▼
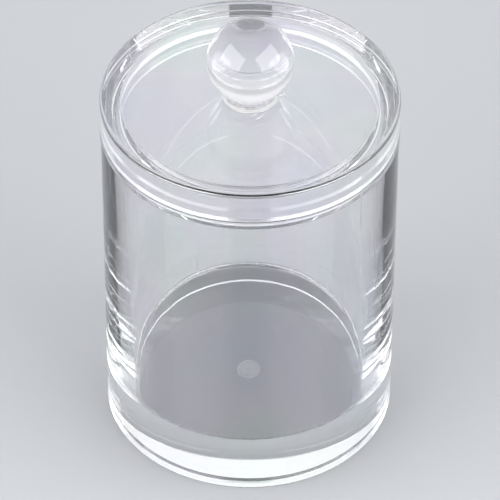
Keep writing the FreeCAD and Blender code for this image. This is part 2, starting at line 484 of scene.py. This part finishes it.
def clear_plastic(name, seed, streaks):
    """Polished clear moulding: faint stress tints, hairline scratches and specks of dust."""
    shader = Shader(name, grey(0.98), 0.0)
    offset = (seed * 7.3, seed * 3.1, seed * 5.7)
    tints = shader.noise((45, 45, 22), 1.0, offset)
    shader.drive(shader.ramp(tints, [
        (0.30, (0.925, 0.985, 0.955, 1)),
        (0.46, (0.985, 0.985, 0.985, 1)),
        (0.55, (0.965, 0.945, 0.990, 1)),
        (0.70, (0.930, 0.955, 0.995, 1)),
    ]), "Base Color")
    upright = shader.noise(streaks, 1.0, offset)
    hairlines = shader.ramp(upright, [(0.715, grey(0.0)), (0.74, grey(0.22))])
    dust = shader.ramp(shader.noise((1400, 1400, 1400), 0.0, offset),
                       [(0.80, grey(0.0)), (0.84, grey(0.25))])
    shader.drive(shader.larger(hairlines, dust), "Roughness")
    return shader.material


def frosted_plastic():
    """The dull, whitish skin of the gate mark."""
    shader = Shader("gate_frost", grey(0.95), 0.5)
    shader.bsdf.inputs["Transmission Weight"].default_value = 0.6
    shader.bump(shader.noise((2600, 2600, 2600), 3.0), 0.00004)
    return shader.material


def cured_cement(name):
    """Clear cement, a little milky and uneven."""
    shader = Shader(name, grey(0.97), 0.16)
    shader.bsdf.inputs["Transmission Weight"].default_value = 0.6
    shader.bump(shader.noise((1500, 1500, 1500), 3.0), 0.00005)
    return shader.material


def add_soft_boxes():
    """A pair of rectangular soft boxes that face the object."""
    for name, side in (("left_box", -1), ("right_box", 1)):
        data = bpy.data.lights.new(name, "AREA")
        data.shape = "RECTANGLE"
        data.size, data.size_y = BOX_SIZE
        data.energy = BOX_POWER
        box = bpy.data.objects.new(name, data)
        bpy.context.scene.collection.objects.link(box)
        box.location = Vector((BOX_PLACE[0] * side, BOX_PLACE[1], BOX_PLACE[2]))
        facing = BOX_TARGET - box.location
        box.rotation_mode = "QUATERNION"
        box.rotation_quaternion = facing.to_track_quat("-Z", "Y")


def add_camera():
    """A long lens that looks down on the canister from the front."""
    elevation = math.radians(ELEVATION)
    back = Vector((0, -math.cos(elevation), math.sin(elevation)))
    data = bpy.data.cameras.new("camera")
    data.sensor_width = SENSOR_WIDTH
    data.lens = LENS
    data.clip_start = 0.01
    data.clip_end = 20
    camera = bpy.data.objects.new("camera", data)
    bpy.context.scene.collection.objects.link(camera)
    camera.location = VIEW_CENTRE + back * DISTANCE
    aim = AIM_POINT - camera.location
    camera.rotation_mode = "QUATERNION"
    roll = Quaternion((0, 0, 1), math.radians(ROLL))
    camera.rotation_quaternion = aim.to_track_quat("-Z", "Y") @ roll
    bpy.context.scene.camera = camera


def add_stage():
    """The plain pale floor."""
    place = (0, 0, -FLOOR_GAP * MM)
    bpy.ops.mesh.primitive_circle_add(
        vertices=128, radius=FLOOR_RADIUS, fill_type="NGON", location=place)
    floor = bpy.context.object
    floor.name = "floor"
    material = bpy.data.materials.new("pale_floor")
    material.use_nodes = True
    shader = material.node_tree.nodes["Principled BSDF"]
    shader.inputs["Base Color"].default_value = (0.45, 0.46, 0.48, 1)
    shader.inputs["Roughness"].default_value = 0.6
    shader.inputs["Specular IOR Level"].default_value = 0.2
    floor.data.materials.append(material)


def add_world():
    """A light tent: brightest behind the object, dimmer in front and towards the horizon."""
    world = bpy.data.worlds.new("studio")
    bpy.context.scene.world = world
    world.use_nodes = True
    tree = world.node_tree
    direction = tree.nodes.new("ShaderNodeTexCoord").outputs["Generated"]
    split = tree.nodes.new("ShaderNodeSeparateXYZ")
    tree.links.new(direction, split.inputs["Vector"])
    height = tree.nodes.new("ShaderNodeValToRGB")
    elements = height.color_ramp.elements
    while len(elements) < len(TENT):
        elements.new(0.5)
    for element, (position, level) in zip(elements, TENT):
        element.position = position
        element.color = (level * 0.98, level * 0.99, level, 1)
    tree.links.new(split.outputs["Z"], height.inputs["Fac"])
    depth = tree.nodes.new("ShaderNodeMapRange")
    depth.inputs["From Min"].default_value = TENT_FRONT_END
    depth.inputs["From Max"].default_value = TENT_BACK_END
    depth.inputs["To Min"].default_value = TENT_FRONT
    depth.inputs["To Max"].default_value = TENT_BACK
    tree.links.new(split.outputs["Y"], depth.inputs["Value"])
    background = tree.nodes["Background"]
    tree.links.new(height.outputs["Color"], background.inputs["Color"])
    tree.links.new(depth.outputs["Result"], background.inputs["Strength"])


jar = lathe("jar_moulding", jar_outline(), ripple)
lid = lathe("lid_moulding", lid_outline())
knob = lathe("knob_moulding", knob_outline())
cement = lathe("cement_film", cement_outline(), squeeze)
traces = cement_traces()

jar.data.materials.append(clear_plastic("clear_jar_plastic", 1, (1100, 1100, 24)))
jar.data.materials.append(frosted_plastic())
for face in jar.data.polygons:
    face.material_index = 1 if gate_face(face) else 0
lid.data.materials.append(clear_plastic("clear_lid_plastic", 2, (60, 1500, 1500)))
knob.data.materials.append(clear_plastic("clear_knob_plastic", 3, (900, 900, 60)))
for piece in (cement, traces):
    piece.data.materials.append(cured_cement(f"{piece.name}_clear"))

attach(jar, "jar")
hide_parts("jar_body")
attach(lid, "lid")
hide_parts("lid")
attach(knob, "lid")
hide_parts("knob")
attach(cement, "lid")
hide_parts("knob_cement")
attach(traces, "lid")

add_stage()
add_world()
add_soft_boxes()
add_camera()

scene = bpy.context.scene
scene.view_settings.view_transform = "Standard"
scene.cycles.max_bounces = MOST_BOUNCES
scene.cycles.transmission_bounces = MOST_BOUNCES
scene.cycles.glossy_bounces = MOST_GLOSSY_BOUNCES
▲
Task directions — Can you give every line above again, exactly as written?

Answer to this exercise —
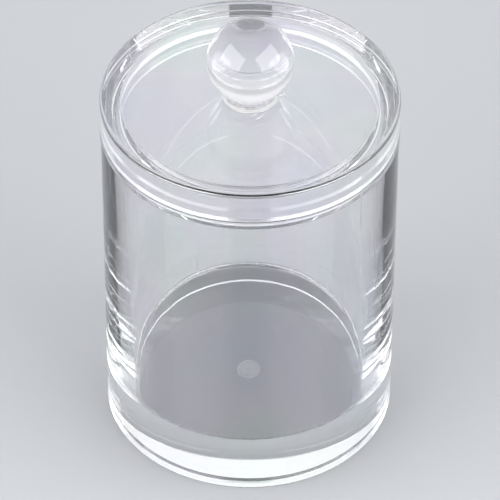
Keep writing the FreeCAD and Blender code for this image. This is part 2, starting at line 484 of scene.py. This part finishes it.
def clear_plastic(name, seed, streaks):
    """Polished clear moulding: faint stress tints, hairline scratches and specks of dust."""
    shader = Shader(name, grey(0.98), 0.0)
    offset = (seed * 7.3, seed * 3.1, seed * 5.7)
    tints = shader.noise((45, 45, 22), 1.0, offset)
    shader.drive(shader.ramp(tints, [
        (0.30, (0.925, 0.985, 0.955, 1)),
        (0.46, (0.985, 0.985, 0.985, 1)),
        (0.55, (0.965, 0.945, 0.990, 1)),
        (0.70, (0.930, 0.955, 0.995, 1)),
    ]), "Base Color")
    upright = shader.noise(streaks, 1.0, offset)
    hairlines = shader.ramp(upright, [(0.715, grey(0.0)), (0.74, grey(0.22))])
    dust = shader.ramp(shader.noise((1400, 1400, 1400), 0.0, offset),
                       [(0.80, grey(0.0)), (0.84, grey(0.25))])
    shader.drive(shader.larger(hairlines, dust), "Roughness")
    return shader.material


def frosted_plastic():
    """The dull, whitish skin of the gate mark."""
    shader = Shader("gate_frost", grey(0.95), 0.5)
    shader.bsdf.inputs["Transmission Weight"].default_value = 0.6
    shader.bump(shader.noise((2600, 2600, 2600), 3.0), 0.00004)
    return shader.material


def cured_cement(name):
    """Clear cement, a little milky and uneven."""
    shader = Shader(name, grey(0.97), 0.16)
    shader.bsdf.inputs["Transmission Weight"].default_value = 0.6
    shader.bump(shader.noise((1500, 1500, 1500), 3.0), 0.00005)
    return shader.material


def add_soft_boxes():
    """A pair of rectangular soft boxes that face the object."""
    for name, side in (("left_box", -1), ("right_box", 1)):
        data = bpy.data.lights.new(name, "AREA")
        data.shape = "RECTANGLE"
        data.size, data.size_y = BOX_SIZE
        data.energy = BOX_POWER
        box = bpy.data.objects.new(name, data)
        bpy.context.scene.collection.objects.link(box)
        box.location = Vector((BOX_PLACE[0] * side, BOX_PLACE[1], BOX_PLACE[2]))
        facing = BOX_TARGET - box.location
        box.rotation_mode = "QUATERNION"
        box.rotation_quaternion = facing.to_track_quat("-Z", "Y")


def add_camera():
    """A long lens that looks down on the canister from the front."""
    elevation = math.radians(ELEVATION)
    back = Vector((0, -math.cos(elevation), math.sin(elevation)))
    data = bpy.data.cameras.new("camera")
    data.sensor_width = SENSOR_WIDTH
    data.lens = LENS
    data.clip_start = 0.01
    data.clip_end = 20
    camera = bpy.data.objects.new("camera", data)
    bpy.context.scene.collection.objects.link(camera)
    camera.location = VIEW_CENTRE + back * DISTANCE
    aim = AIM_POINT - camera.location
    camera.rotation_mode = "QUATERNION"
    roll = Quaternion((0, 0, 1), math.radians(ROLL))
    camera.rotation_quaternion = aim.to_track_quat("-Z", "Y") @ roll
    bpy.context.scene.camera = camera


def add_stage():
    """The plain pale floor."""
    place = (0, 0, -FLOOR_GAP * MM)
    bpy.ops.mesh.primitive_circle_add(
        vertices=128, radius=FLOOR_RADIUS, fill_type="NGON", location=place)
    floor = bpy.context.object
    floor.name = "floor"
    material = bpy.data.materials.new("pale_floor")
    material.use_nodes = True
    shader = material.node_tree.nodes["Principled BSDF"]
    shader.inputs["Base Color"].default_value = (0.45, 0.46, 0.48, 1)
    shader.inputs["Roughness"].default_value = 0.6
    shader.inputs["Specular IOR Level"].default_value = 0.2
    floor.data.materials.append(material)


def add_world():
    """A light tent: brightest behind the object, dimmer in front and towards the horizon."""
    world = bpy.data.worlds.new("studio")
    bpy.context.scene.world = world
    world.use_nodes = True
    tree = world.node_tree
    direction = tree.nodes.new("ShaderNodeTexCoord").outputs["Generated"]
    split = tree.nodes.new("ShaderNodeSeparateXYZ")
    tree.links.new(direction, split.inputs["Vector"])
    height = tree.nodes.new("ShaderNodeValToRGB")
    elements = height.color_ramp.elements
    while len(elements) < len(TENT):
        elements.new(0.5)
    for element, (position, level) in zip(elements, TENT):
        element.position = position
        element.color = (level * 0.98, level * 0.99, level, 1)
    tree.links.new(split.outputs["Z"], height.inputs["Fac"])
    depth = tree.nodes.new("ShaderNodeMapRange")
    depth.inputs["From Min"].default_value = TENT_FRONT_END
    depth.inputs["From Max"].default_value = TENT_BACK_END
    depth.inputs["To Min"].default_value = TENT_FRONT
    depth.inputs["To Max"].default_value = TENT_BACK
    tree.links.new(split.outputs["Y"], depth.inputs["Value"])
    background = tree.nodes["Background"]
    tree.links.new(height.outputs["Color"], background.inputs["Color"])
    tree.links.new(depth.outputs["Result"], background.inputs["Strength"])


jar = lathe("jar_moulding", jar_outline(), ripple)
lid = lathe("lid_moulding", lid_outline())
knob = lathe("knob_moulding", knob_outline())
cement = lathe("cement_film", cement_outline(), squeeze)
traces = cement_traces()

jar.data.materials.append(clear_plastic("clear_jar_plastic", 1, (1100, 1100, 24)))
jar.data.materials.append(frosted_plastic())
for face in jar.data.polygons:
    face.material_index = 1 if gate_face(face) else 0
lid.data.materials.append(clear_plastic("clear_lid_plastic", 2, (60, 1500, 1500)))
knob.data.materials.append(clear_plastic("clear_knob_plastic", 3, (900, 900, 60)))
for piece in (cement, traces):
    piece.data.materials.append(cured_cement(f"{piece.name}_clear"))

attach(jar, "jar")
hide_parts("jar_body")
attach(lid, "lid")
hide_parts("lid")
attach(knob, "lid")
hide_parts("knob")
attach(cement, "lid")
hide_parts("knob_cement")
attach(traces, "lid")

add_stage()
add_world()
add_soft_boxes()
add_camera()

scene = bpy.context.scene
scene.view_settings.view_transform = "Standard"
scene.cycles.max_bounces = MOST_BOUNCES
scene.cycles.transmission_bounces = MOST_BOUNCES
scene.cycles.glossy_bounces = MOST_GLOSSY_BOUNCES